_Task goal_
Check the listing below line by line and report how many lines hold "origin", with no other words.

_Entries_
BEGIN

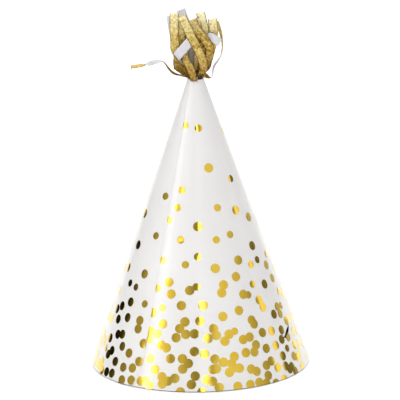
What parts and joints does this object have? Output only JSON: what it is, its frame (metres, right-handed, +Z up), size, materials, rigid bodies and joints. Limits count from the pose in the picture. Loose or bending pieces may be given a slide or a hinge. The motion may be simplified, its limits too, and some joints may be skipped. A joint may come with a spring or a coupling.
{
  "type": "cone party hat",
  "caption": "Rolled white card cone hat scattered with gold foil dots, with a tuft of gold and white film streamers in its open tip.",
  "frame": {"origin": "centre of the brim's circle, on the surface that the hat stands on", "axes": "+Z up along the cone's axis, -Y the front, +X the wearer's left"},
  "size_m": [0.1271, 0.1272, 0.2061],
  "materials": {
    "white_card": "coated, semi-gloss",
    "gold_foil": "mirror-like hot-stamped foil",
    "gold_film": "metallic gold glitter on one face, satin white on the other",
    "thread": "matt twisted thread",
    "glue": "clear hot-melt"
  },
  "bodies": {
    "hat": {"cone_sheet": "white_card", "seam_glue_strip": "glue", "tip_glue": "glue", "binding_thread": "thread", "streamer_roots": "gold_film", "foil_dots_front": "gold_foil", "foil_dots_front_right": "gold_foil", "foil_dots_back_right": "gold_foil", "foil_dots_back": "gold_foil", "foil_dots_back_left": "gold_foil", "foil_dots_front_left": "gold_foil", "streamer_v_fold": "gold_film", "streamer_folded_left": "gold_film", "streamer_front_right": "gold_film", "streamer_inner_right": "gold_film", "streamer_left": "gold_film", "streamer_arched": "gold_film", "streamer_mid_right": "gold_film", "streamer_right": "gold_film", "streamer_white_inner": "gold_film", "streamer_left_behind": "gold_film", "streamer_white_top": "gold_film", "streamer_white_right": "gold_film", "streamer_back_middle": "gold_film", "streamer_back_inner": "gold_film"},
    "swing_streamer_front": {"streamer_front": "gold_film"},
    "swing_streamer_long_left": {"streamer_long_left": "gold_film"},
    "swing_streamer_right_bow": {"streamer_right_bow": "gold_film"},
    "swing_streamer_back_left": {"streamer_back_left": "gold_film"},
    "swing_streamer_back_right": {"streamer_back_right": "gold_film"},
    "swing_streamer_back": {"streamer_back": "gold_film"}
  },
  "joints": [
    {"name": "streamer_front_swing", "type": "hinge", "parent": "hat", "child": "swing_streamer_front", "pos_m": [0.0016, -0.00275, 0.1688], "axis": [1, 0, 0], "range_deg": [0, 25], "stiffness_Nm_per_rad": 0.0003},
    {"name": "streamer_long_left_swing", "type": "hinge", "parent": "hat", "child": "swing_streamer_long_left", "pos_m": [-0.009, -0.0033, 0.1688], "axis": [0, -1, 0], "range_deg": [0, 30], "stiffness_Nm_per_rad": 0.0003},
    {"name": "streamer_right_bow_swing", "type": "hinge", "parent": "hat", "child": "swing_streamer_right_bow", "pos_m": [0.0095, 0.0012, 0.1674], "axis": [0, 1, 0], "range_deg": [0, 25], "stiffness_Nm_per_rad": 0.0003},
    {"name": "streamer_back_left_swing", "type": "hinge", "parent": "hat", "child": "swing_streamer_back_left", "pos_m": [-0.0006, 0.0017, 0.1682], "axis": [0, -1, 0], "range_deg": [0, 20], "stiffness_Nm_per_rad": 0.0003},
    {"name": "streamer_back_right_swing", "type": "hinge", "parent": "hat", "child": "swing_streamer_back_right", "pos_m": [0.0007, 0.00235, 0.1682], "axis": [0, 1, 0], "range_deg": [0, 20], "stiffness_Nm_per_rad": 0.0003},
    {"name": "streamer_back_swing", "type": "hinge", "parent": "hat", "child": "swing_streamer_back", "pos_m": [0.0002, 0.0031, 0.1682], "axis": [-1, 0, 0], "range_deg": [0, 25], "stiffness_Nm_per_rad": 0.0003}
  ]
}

END
BEGIN

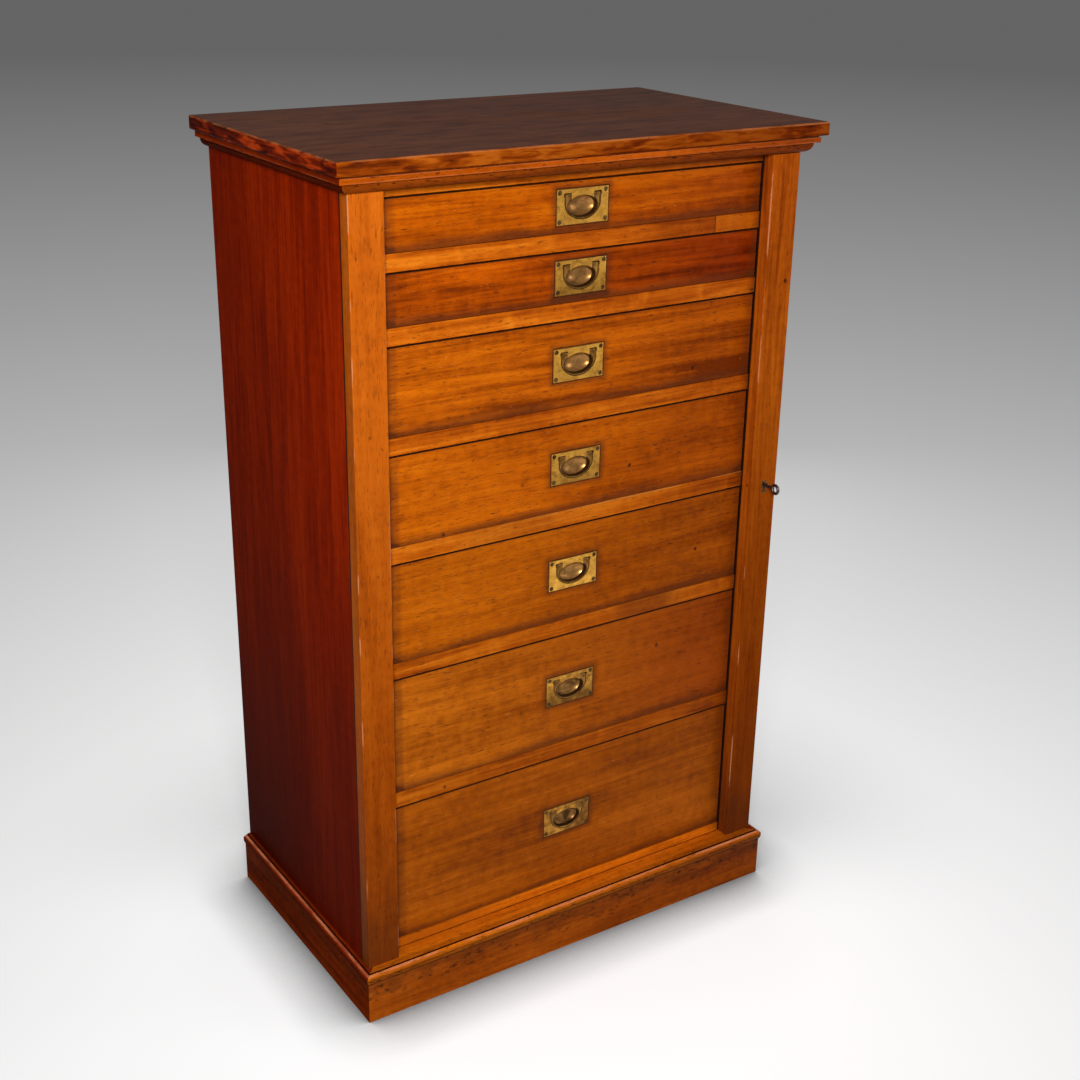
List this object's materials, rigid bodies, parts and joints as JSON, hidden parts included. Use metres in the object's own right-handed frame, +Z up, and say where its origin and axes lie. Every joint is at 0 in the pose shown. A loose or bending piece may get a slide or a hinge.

END
BEGIN

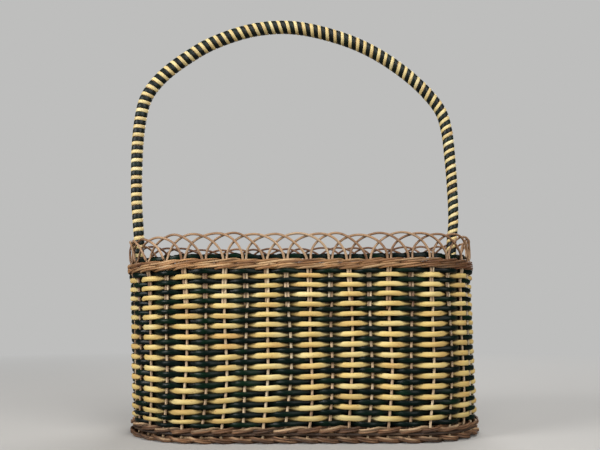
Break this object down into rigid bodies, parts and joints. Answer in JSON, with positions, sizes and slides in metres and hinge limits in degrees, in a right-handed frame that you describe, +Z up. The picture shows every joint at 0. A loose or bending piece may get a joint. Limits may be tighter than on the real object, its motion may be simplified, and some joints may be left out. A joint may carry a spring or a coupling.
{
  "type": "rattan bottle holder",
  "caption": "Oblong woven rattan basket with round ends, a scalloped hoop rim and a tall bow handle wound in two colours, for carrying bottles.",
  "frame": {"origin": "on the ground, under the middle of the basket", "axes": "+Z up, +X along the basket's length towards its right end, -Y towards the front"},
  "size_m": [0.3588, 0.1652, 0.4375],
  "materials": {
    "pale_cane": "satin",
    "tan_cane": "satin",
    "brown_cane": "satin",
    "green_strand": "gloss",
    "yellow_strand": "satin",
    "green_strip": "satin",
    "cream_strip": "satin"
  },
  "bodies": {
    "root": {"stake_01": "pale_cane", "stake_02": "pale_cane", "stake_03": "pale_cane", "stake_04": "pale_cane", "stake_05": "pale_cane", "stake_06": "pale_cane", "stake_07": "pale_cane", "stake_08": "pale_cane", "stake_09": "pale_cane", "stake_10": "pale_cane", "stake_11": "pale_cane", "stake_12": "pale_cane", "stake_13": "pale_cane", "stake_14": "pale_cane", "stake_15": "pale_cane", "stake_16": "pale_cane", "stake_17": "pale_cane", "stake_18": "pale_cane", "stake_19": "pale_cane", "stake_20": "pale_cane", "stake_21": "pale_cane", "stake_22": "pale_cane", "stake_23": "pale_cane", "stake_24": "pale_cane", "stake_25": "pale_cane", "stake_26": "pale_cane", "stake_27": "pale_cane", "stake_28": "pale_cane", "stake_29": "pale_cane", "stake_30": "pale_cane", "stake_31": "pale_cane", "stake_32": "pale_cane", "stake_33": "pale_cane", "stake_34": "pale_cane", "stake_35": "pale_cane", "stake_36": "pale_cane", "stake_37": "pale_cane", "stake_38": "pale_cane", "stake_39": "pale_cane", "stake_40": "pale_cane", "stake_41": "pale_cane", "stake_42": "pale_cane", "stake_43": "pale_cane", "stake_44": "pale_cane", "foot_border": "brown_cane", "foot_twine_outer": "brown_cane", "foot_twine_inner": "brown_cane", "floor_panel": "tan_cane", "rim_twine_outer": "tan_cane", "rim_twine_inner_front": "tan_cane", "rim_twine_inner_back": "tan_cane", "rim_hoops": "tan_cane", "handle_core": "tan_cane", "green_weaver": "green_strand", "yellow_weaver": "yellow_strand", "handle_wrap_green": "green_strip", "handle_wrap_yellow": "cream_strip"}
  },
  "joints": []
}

END

_Expected output_
3